Although the second applies to six of the seven countries and Iraq was removed from the language of the executive order taking into consideration Iraq’s role in combating terrorism and ISIS, Ujam is still worried about what may come next.

“It’s still uncertain because Iraq can be added back just as easy as it was to remove it from the ban, Ujam said. “And it it’s still sad because I’m pretty sure there are a lot of people that will suffer from it.”

Growing up, Ujam experienced a way of life that he thought was normal for people around the world.

His father, a photojournalist who worked with the Associated Press and the United States Army covering the war in Iraq, became a target for bombings and violent attacks. His family’s home was bombed, as well as his father’s car. His father miraculously survived an attack when a bullet entered the side of his vehicle door.

“I was staying at home all the time, homeschool, kind of,” Ujam said. “It wasn’t safe for me to go to school, so I had little interaction with people. No social skills whatsoever.”

In 2007, recognizing the danger they were in, Ujam’s family moved to Dubai. As a 13-year-old, the move was challenging because of his time in Iraq not being able to attend school. However, he discovered a different world outside the bombings and kidnappings his family experienced back home.

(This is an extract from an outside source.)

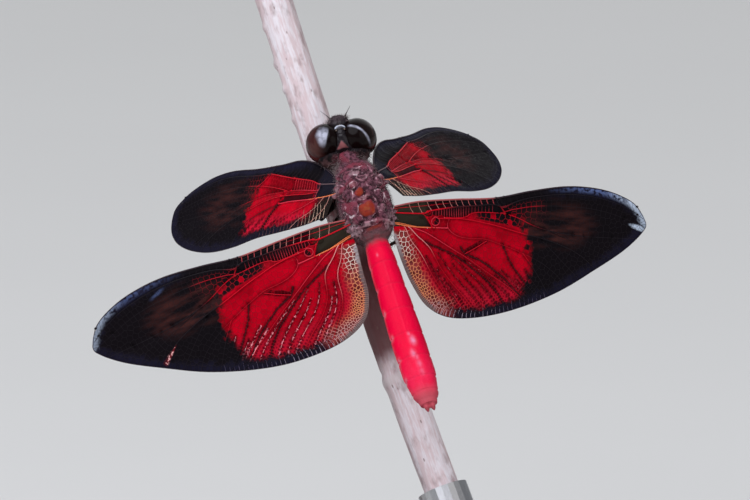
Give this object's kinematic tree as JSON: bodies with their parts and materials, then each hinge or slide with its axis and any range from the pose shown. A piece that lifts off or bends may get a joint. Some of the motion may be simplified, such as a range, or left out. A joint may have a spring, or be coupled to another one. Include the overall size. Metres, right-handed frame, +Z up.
{
  "type": "dragonfly",
  "caption": "Life-size still model of a small black-and-red dragonfly clinging to a steep plant stem, held by a rod on a flat round display base.",
  "frame": {"origin": "centre of the underside of the round display base, on the table", "axes": "+Z up; the animal's back faces -Y, its head is up and its right side towards +X"},
  "size_m": [0.0521, 0.052, 0.0556],
  "materials": {
    "head_cuticle": "glossy black cuticle with short hairs",
    "eye": "very glossy dark brown compound eye",
    "thorax_cuticle": "rough dusty purple cuticle with fine grey hair",
    "abdomen_cuticle": "satin crimson cuticle",
    "abdomen_tip": "dull salmon cuticle",
    "wing_membrane": "thin veined membrane, ruby at the base and black beyond",
    "leg_cuticle": "black cuticle with fine spines",
    "stem_bark": "pale streaked dry bark",
    "stand_wood": "dark stained wood, satin",
    "stand_steel": "satin steel"
  },
  "bodies": {
    "root": {"head": "head_cuticle", "frons": "head_cuticle", "mouthparts": "head_cuticle", "antenna_left": "head_cuticle", "antenna_right": "head_cuticle", "eye_left": "eye", "eye_right": "eye", "prothorax": "thorax_cuticle", "thorax": "thorax_cuticle", "abdomen_1": "abdomen_cuticle", "abdomen_2": "abdomen_cuticle", "abdomen_3": "abdomen_cuticle", "abdomen_4": "abdomen_cuticle", "abdomen_5": "abdomen_cuticle", "abdomen_6": "abdomen_cuticle", "abdomen_7": "abdomen_cuticle", "abdomen_8": "abdomen_cuticle", "abdomen_9": "abdomen_tip", "abdomen_10": "abdomen_tip", "cercus_left": "abdomen_tip", "cercus_right": "abdomen_tip", "wing_fore_left": "wing_membrane", "wing_fore_right": "wing_membrane", "wing_hind_left": "wing_membrane", "wing_hind_right": "wing_membrane", "leg_fore_left_femur": "leg_cuticle", "leg_fore_left_tibia": "leg_cuticle", "leg_fore_left_tarsus": "leg_cuticle", "leg_fore_right_femur": "leg_cuticle", "leg_fore_right_tibia": "leg_cuticle", "leg_fore_right_tarsus": "leg_cuticle", "leg_mid_left_femur": "leg_cuticle", "leg_mid_left_tibia": "leg_cuticle", "leg_mid_left_tarsus": "leg_cuticle", "leg_mid_right_femur": "leg_cuticle", "leg_mid_right_tibia": "leg_cuticle", "leg_mid_right_tarsus": "leg_cuticle", "leg_hind_left_femur": "leg_cuticle", "leg_hind_left_tibia": "leg_cuticle", "leg_hind_left_tarsus": "leg_cuticle", "leg_hind_right_femur": "leg_cuticle", "leg_hind_right_tibia": "leg_cuticle", "leg_hind_right_tarsus": "leg_cuticle", "perch_stem": "stem_bark", "stand_base": "stand_wood", "stand_rod": "stand_steel", "stand_cup": "stand_steel"}
  },
  "joints": []
}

“When you are raised back there [in Iraq], you kind of just accept it right away,” Ujam said. “You don’t know that there’s a different world. You don’t know that you can stay up to 1a.m. outside the house. It’s different, and you don’t know there’s another world where you can be free without being scared of anything.”

When the time for Ujam to attend a university rolled around, he chose to attend West Virginia University to study mechanical and aerospace engineering. According to him, in Dubai, it is popular for students to look for programs in the United States, United Kingdom or Canada.

Although his family is all over the world, his mother and father now live in Virginia. They were able to receive asylum status last year after his mom was diagnosed with stage four breast cancer. Due to her condition, Ujam has taken off a semester to spend a few months with her.

His was at home with his mom in Virginia when he found out about the first travel ban.

“It was awful because it kind of ruined all of my father’s plans of going back to sort himself and come back to stay with my mom,” Ujam said. However, he added, “I got a lot of support messages from people that I knew within the university.”

Originally, the travel ban restricted Ujam’s aunt from coming to the U.S. to visit her children and her sister, Ujam’s mother. Since the first was lifted, she has since been able to come to visit her family here.

Although the second travel ban lifts limitations on travelers from Iraq, he believes there is still a misconception of who is considered “dangerous.”

“People should know that Islam itself says that killing innocent people is wrong. So, people who do that are not Muslim,” Ujam said. “Maybe they call themselves Muslim, but they’re not.”

Some of Ujam’s friends voted for President Trump, and talking about the policies being administered can be challenging, but Ujam is up front and honest when discussing his background and the ways in which citizens from the Middle East and Muslims are portrayed and viewed.

“One friend, who actually voted for Trump, I asked him, ‘Do you think I’m dangerous? Do you think I’m a terrorist? Do you think I am at risk of doing anything?’” Ujam said. “And everyone says no. But, what can you do?”

For some, the perspective of and conversation regarding America and who can call America home has shifted.

“Ten years ago, everyone would always say, ‘America is the place to go. If you want to be safe, if you want to escape everything, you can go there and they’ll protect you,’ Ujam said. “Especially in our case where my dad worked for the American government. And now, seeing all that, it just makes you feel like there is nowhere to go,” he continued.

“I can’t go back home,  I can’t stay here so, like, you’re lost. There is literally nowhere to go. Go back home to all the threats or stay here and get kicked out at some point. There’s no safe place right now.”